> _Stated problem_
From the material below, list every line containing "materials".

> _Available data_
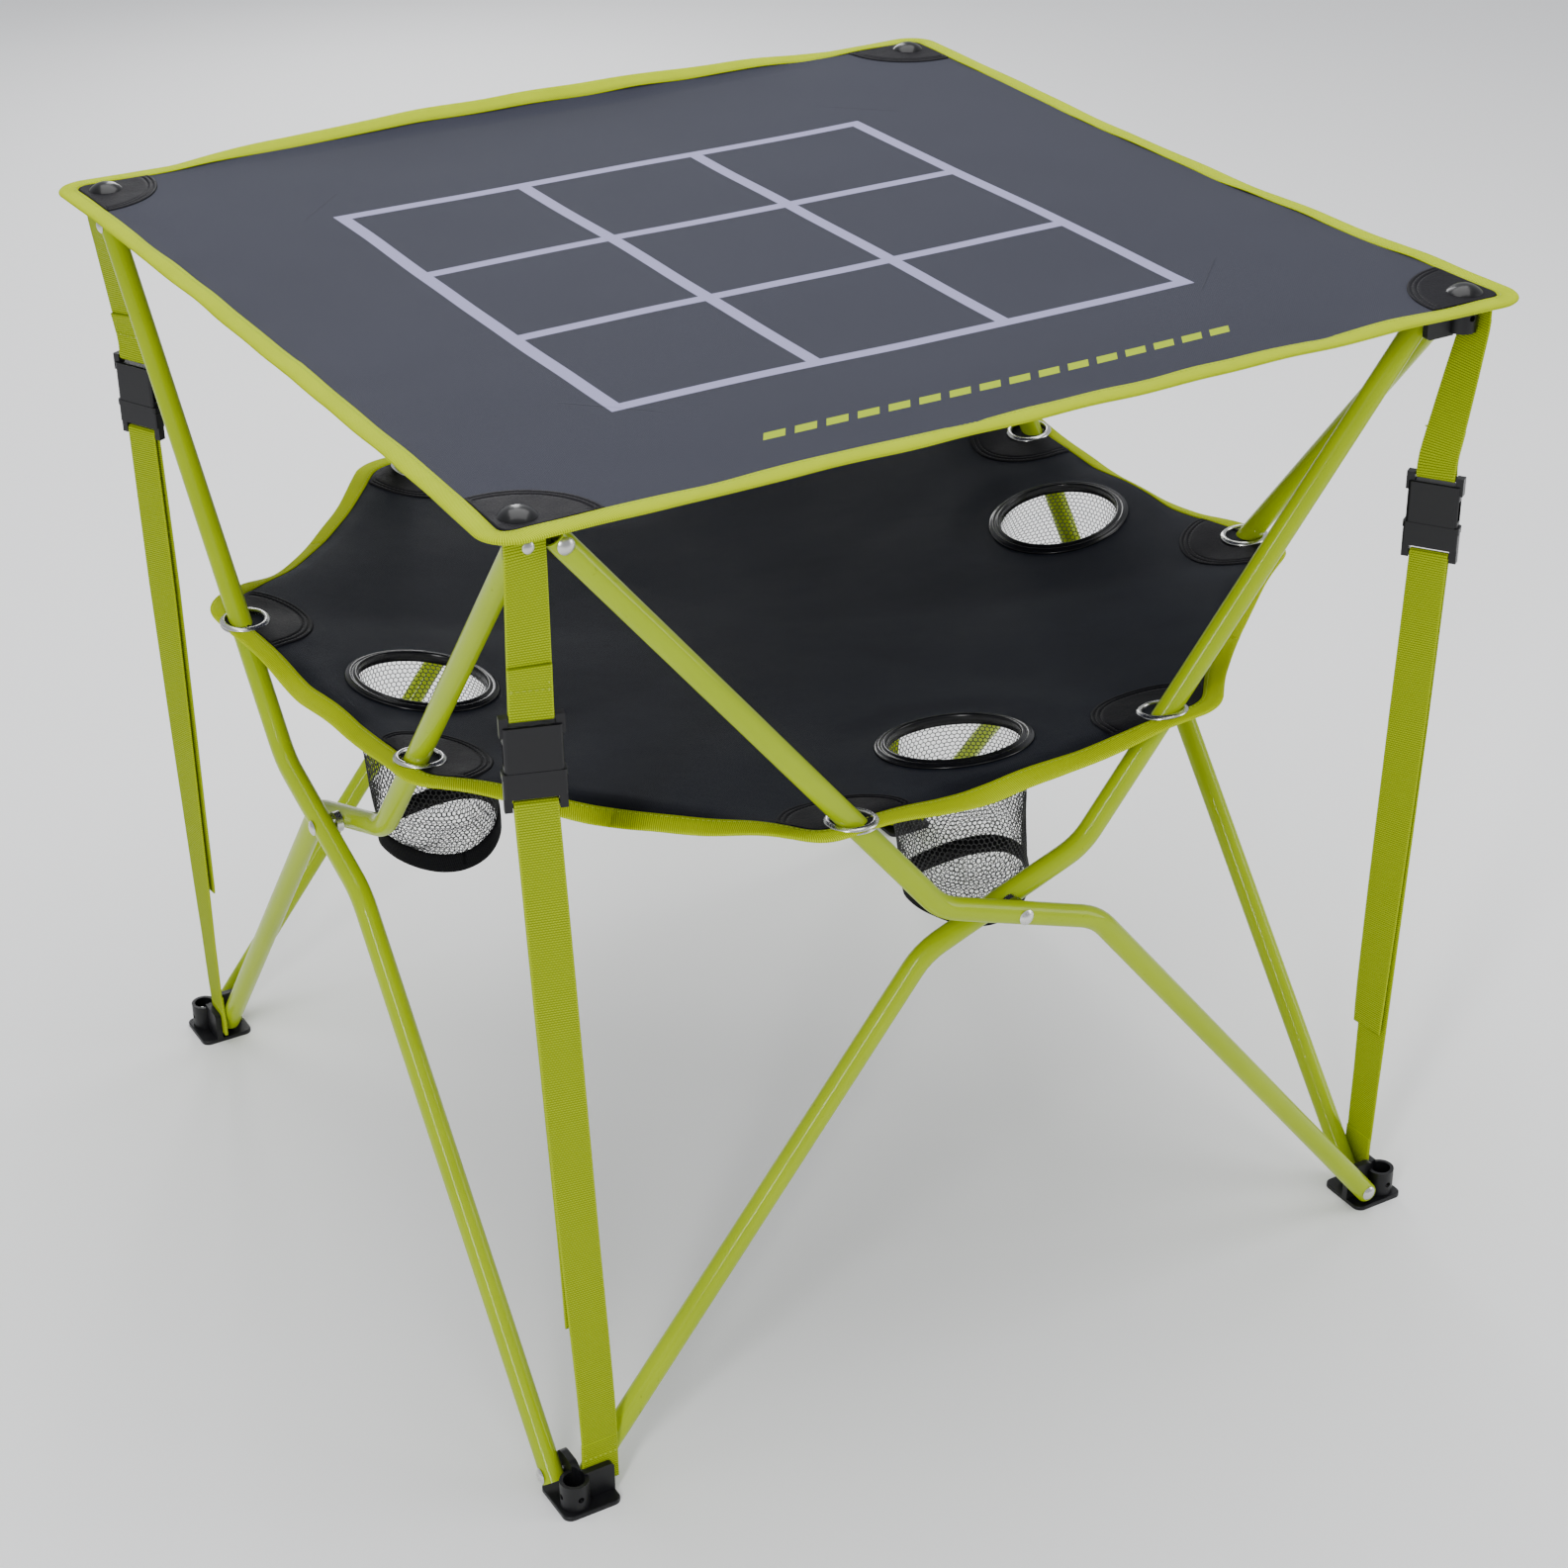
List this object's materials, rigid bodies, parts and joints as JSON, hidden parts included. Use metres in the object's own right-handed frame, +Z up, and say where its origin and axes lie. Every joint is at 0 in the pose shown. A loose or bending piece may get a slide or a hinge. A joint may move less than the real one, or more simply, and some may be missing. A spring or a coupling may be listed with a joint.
{
  "type": "folding picnic table",
  "caption": "Square folding camp table: fabric top and cup-holder shelf on crossed, bent steel tubes with buckled corner straps.",
  "frame": {"origin": "centre of the table on the floor, under the middle of the top", "axes": "+Z up; -Y the front side; the four sides repeat by quarter turns about Z"},
  "size_m": [0.709, 0.709, 0.6879],
  "materials": {
    "lime_steel": "glossy powder coat",
    "bright_steel": "plated",
    "black_steel": "black",
    "black_plastic": "moulded, fine texture",
    "buckle_plastic": "moulded, satin",
    "grey_cloth": "woven polyester, printed with a grid",
    "dark_cloth": "coated woven polyester",
    "black_vinyl": "smooth vinyl",
    "black_mesh": "open hexagonal mesh",
    "lime_webbing": "ribbed webbing"
  },
  "bodies": {
    "foot_front_left": {"foot_front_left": "black_plastic", "foot_rivets_front_left": "bright_steel", "strap_lower_front_left": "lime_webbing", "buckle_male_front_left": "buckle_plastic"},
    "hub_front_left": {"hub_front_left": "black_plastic", "hub_fasteners_front_left": "black_steel", "strap_upper_front_left": "lime_webbing", "buckle_female_front_left": "buckle_plastic", "top_panel": "grey_cloth", "top_corner_patches": "black_vinyl"},
    "tube_outer_front": {"tube_outer_front": "lime_steel"},
    "tube_inner_front": {"tube_inner_front": "lime_steel"},
    "crossing_front": {"crossing_pivot_front": "bright_steel", "shelf_panel": "dark_cloth", "shelf_edge": "lime_webbing", "shelf_patches": "black_vinyl", "shelf_grommets": "bright_steel", "cup_bags": "black_mesh"},
    "shelf_side_front": {"cup_rim_front": "black_plastic"},
    "top_side_front": {"top_edge_front": "lime_webbing"},
    "foot_front_right": {"foot_front_right": "black_plastic", "foot_rivets_front_right": "bright_steel", "strap_lower_front_right": "lime_webbing", "buckle_male_front_right": "buckle_plastic"},
    "hub_front_right": {"hub_front_right": "black_plastic", "hub_fasteners_front_right": "black_steel", "strap_upper_front_right": "lime_webbing", "buckle_female_front_right": "buckle_plastic"},
    "tube_outer_right": {"tube_outer_right": "lime_steel"},
    "tube_inner_right": {"tube_inner_right": "lime_steel"},
    "crossing_right": {"crossing_pivot_right": "bright_steel"},
    "shelf_side_right": {"cup_rim_right": "black_plastic"},
    "top_side_right": {"top_edge_right": "lime_webbing"},
    "foot_back_right": {"foot_back_right": "black_plastic", "foot_rivets_back_right": "bright_steel", "strap_lower_back_right": "lime_webbing", "buckle_male_back_right": "buckle_plastic"},
    "hub_back_right": {"hub_back_right": "black_plastic", "hub_fasteners_back_right": "black_steel", "strap_upper_back_right": "lime_webbing", "buckle_female_back_right": "buckle_plastic"},
    "tube_outer_back": {"tube_outer_back": "lime_steel"},
    "tube_inner_back": {"tube_inner_back": "lime_steel"},
    "crossing_back": {"crossing_pivot_back": "bright_steel"},
    "shelf_side_back": {"cup_rim_back": "black_plastic"},
    "top_side_back": {"top_edge_back": "lime_webbing"},
    "foot_back_left": {"foot_back_left": "black_plastic", "foot_rivets_back_left": "bright_steel", "strap_lower_back_left": "lime_webbing", "buckle_male_back_left": "buckle_plastic"},
    "hub_back_left": {"hub_back_left": "black_plastic", "hub_fasteners_back_left": "black_steel", "strap_upper_back_left": "lime_webbing", "buckle_female_back_left": "buckle_plastic"},
    "tube_outer_left": {"tube_outer_left": "lime_steel"},
    "tube_inner_left": {"tube_inner_left": "lime_steel"},
    "crossing_left": {"crossing_pivot_left": "bright_steel"},
    "shelf_side_left": {"cup_rim_left": "black_plastic"},
    "top_side_left": {"top_edge_left": "lime_webbing"}
  },
  "joints": [
    {"name": "frame_fold", "type": "hinge", "parent": "foot_front_left", "child": "tube_inner_front", "pos_m": [-0.303, -0.31, 0.015], "axis": [0, -1, 0], "range_deg": [0, 35], "deforming": ["top_panel", "top_corner_patches", "top_edge_front", "top_edge_right", "top_edge_back", "top_edge_left", "shelf_panel", "shelf_edge", "shelf_patches", "shelf_grommets", "cup_bags", "strap_lower_front_left", "strap_lower_front_right", "strap_lower_back_right", "strap_lower_back_left", "strap_upper_front_left", "strap_upper_front_right", "strap_upper_back_right", "strap_upper_back_left"]},
    {"name": "front_crossing", "type": "hinge", "parent": "tube_inner_front", "child": "tube_outer_front", "pos_m": [0, -0.32, 0.34], "axis": [0, 1, 0], "range_deg": [0, 70]},
    {"name": "front_left_hub_rivet", "type": "hinge", "parent": "tube_outer_front", "child": "hub_front_left", "pos_m": [-0.303, -0.33, 0.665], "axis": [0, -1, 0], "range_deg": [0, 35]},
    {"name": "front_right_foot_rivet", "type": "hinge", "parent": "tube_outer_front", "child": "foot_front_right", "pos_m": [0.303, -0.33, 0.015], "axis": [0, -1, 0], "range_deg": [0, 35]},
    {"name": "front_right_hub_rivet", "type": "hinge", "parent": "tube_inner_front", "child": "hub_front_right", "pos_m": [0.303, -0.31, 0.665], "axis": [0, 1, 0], "range_deg": [0, 35]},
    {"name": "front_crossing_pin", "type": "hinge", "parent": "tube_outer_front", "child": "crossing_front", "pos_m": [0, -0.32, 0.34], "axis": [0, -1, 0], "range_deg": [0, 35]},
    {"name": "right_inner_foot_rivet", "type": "hinge", "parent": "foot_front_right", "child": "tube_inner_right", "pos_m": [0.31, -0.303, 0.015], "axis": [1, 0, 0], "range_deg": [0, 35]},
    {"name": "right_crossing", "type": "hinge", "parent": "tube_inner_right", "child": "tube_outer_right", "pos_m": [0.32, 0, 0.34], "axis": [-1, 0, 0], "range_deg": [0, 70]},
    {"name": "right_crossing_pin", "type": "hinge", "parent": "tube_outer_right", "child": "crossing_right", "pos_m": [0.32, 0, 0.34], "axis": [1, 0, 0], "range_deg": [0, 35]},
    {"name": "back_right_hub_rivet", "type": "hinge", "parent": "tube_inner_right", "child": "hub_back_right", "pos_m": [0.31, 0.303, 0.665], "axis": [-1, 0, 0], "range_deg": [0, 35]},
    {"name": "back_right_foot_rivet", "type": "hinge", "parent": "tube_outer_right", "child": "foot_back_right", "pos_m": [0.33, 0.303, 0.015], "axis": [1, 0, 0], "range_deg": [0, 35]},
    {"name": "left_outer_foot_rivet", "type": "hinge", "parent": "foot_front_left", "child": "tube_outer_left", "pos_m": [-0.33, -0.303, 0.015], "axis": [1, 0, 0], "range_deg": [0, 35]},
    {"name": "left_crossing", "type": "hinge", "parent": "tube_outer_left", "child": "tube_inner_left", "pos_m": [-0.32, 0, 0.34], "axis": [-1, 0, 0], "range_deg": [0, 70]},
    {"name": "left_crossing_pin", "type": "hinge", "parent": "tube_outer_left", "child": "crossing_left", "pos_m": [-0.32, 0, 0.34], "axis": [-1, 0, 0], "range_deg": [0, 35]},
    {"name": "back_left_hub_rivet", "type": "hinge", "parent": "tube_outer_left", "child": "hub_back_left", "pos_m": [-0.33, 0.303, 0.665], "axis": [-1, 0, 0], "range_deg": [0, 35]},
    {"name": "back_left_foot_rivet", "type": "hinge", "parent": "tube_inner_left", "child": "foot_back_left", "pos_m": [-0.31, 0.303, 0.015], "axis": [1, 0, 0], "range_deg": [0, 35]},
    {"name": "back_inner_foot_rivet", "type": "hinge", "parent": "foot_back_right", "child": "tube_inner_back", "pos_m": [0.303, 0.31, 0.015], "axis": [0, 1, 0], "range_deg": [0, 35]},
    {"name": "back_crossing", "type": "hinge", "parent": "tube_inner_back", "child": "tube_outer_back", "pos_m": [0, 0.32, 0.34], "axis": [0, -1, 0], "range_deg": [0, 70]},
    {"name": "back_crossing_pin", "type": "hinge", "parent": "tube_outer_back", "child": "crossing_back", "pos_m": [0, 0.32, 0.34], "axis": [0, 1, 0], "range_deg": [0, 35]},
    {"name": "shelf_drop_front", "type": "hinge", "parent": "crossing_front", "child": "shelf_side_front", "pos_m": [0, -0.299, 0.4435], "axis": [-1, 0, 0], "range_deg": [0, 90]},
    {"name": "top_drop_front", "type": "hinge", "parent": "hub_front_left", "child": "top_side_front", "pos_m": [0, -0.345, 0.681], "axis": [-1, 0, 0], "range_deg": [0, 73]},
    {"name": "shelf_drop_right", "type": "hinge", "parent": "crossing_right", "child": "shelf_side_right", "pos_m": [0.299, 0, 0.4435], "axis": [0, -1, 0], "range_deg": [0, 90]},
    {"name": "top_drop_right", "type": "hinge", "parent": "hub_front_right", "child": "top_side_right", "pos_m": [0.345, 0, 0.681], "axis": [0, -1, 0], "range_deg": [0, 73]},
    {"name": "shelf_drop_back", "type": "hinge", "parent": "crossing_back", "child": "shelf_side_back", "pos_m": [0, 0.299, 0.4435], "axis": [1, 0, 0], "range_deg": [0, 90]},
    {"name": "top_drop_back", "type": "hinge", "parent": "hub_back_right", "child": "top_side_back", "pos_m": [0, 0.345, 0.681], "axis": [1, 0, 0], "range_deg": [0, 73]},
    {"name": "shelf_drop_left", "type": "hinge", "parent": "crossing_left", "child": "shelf_side_left", "pos_m": [-0.299, 0, 0.4435], "axis": [0, 1, 0], "range_deg": [0, 90]},
    {"name": "top_drop_left", "type": "hinge", "parent": "hub_back_left", "child": "top_side_left", "pos_m": [-0.345, 0, 0.681], "axis": [0, 1, 0], "range_deg": [0, 73]}
  ],
  "couplings": [
    {"joint": "front_crossing", "follows": "frame_fold", "ratio": 2},
    {"joint": "front_left_hub_rivet", "follows": "frame_fold", "ratio": 1},
    {"joint": "front_right_foot_rivet", "follows": "frame_fold", "ratio": 1},
    {"joint": "front_right_hub_rivet", "follows": "frame_fold", "ratio": 1},
    {"joint": "front_crossing_pin", "follows": "frame_fold", "ratio": 1},
    {"joint": "right_inner_foot_rivet", "follows": "frame_fold", "ratio": 1},
    {"joint": "right_crossing", "follows": "frame_fold", "ratio": 2},
    {"joint": "right_crossing_pin", "follows": "frame_fold", "ratio": 1},
    {"joint": "back_right_hub_rivet", "follows": "frame_fold", "ratio": 1},
    {"joint": "back_right_foot_rivet", "follows": "frame_fold", "ratio": 1},
    {"joint": "left_outer_foot_rivet", "follows": "frame_fold", "ratio": 1},
    {"joint": "left_crossing", "follows": "frame_fold", "ratio": 2},
    {"joint": "left_crossing_pin", "follows": "frame_fold", "ratio": 1},
    {"joint": "back_left_hub_rivet", "follows": "frame_fold", "ratio": 1},
    {"joint": "back_left_foot_rivet", "follows": "frame_fold", "ratio": 1},
    {"joint": "back_inner_foot_rivet", "follows": "frame_fold", "ratio": 1},
    {"joint": "back_crossing", "follows": "frame_fold", "ratio": 2},
    {"joint": "back_crossing_pin", "follows": "frame_fold", "ratio": 1},
    {"joint": "shelf_drop_front", "follows": "frame_fold", "ratio": 2.5714},
    {"joint": "top_drop_front", "follows": "frame_fold", "ratio": 2.0857},
    {"joint": "shelf_drop_right", "follows": "frame_fold", "ratio": 2.5714},
    {"joint": "top_drop_right", "follows": "frame_fold", "ratio": 2.0857},
    {"joint": "shelf_drop_back", "follows": "frame_fold", "ratio": 2.5714},
    {"joint": "top_drop_back", "follows": "frame_fold", "ratio": 2.0857},
    {"joint": "shelf_drop_left", "follows": "frame_fold", "ratio": 2.5714},
    {"joint": "top_drop_left", "follows": "frame_fold", "ratio": 2.0857}
  ]
}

> _Response to this exercise_
List this object's materials, rigid bodies, parts and joints as JSON, hidden parts included. Use metres in the object's own right-handed frame, +Z up, and say where its origin and axes lie. Every joint is at 0 in the pose shown. A loose or bending piece may get a slide or a hinge. A joint may move less than the real one, or more simply, and some may be missing. A spring or a coupling may be listed with a joint.
  "materials": {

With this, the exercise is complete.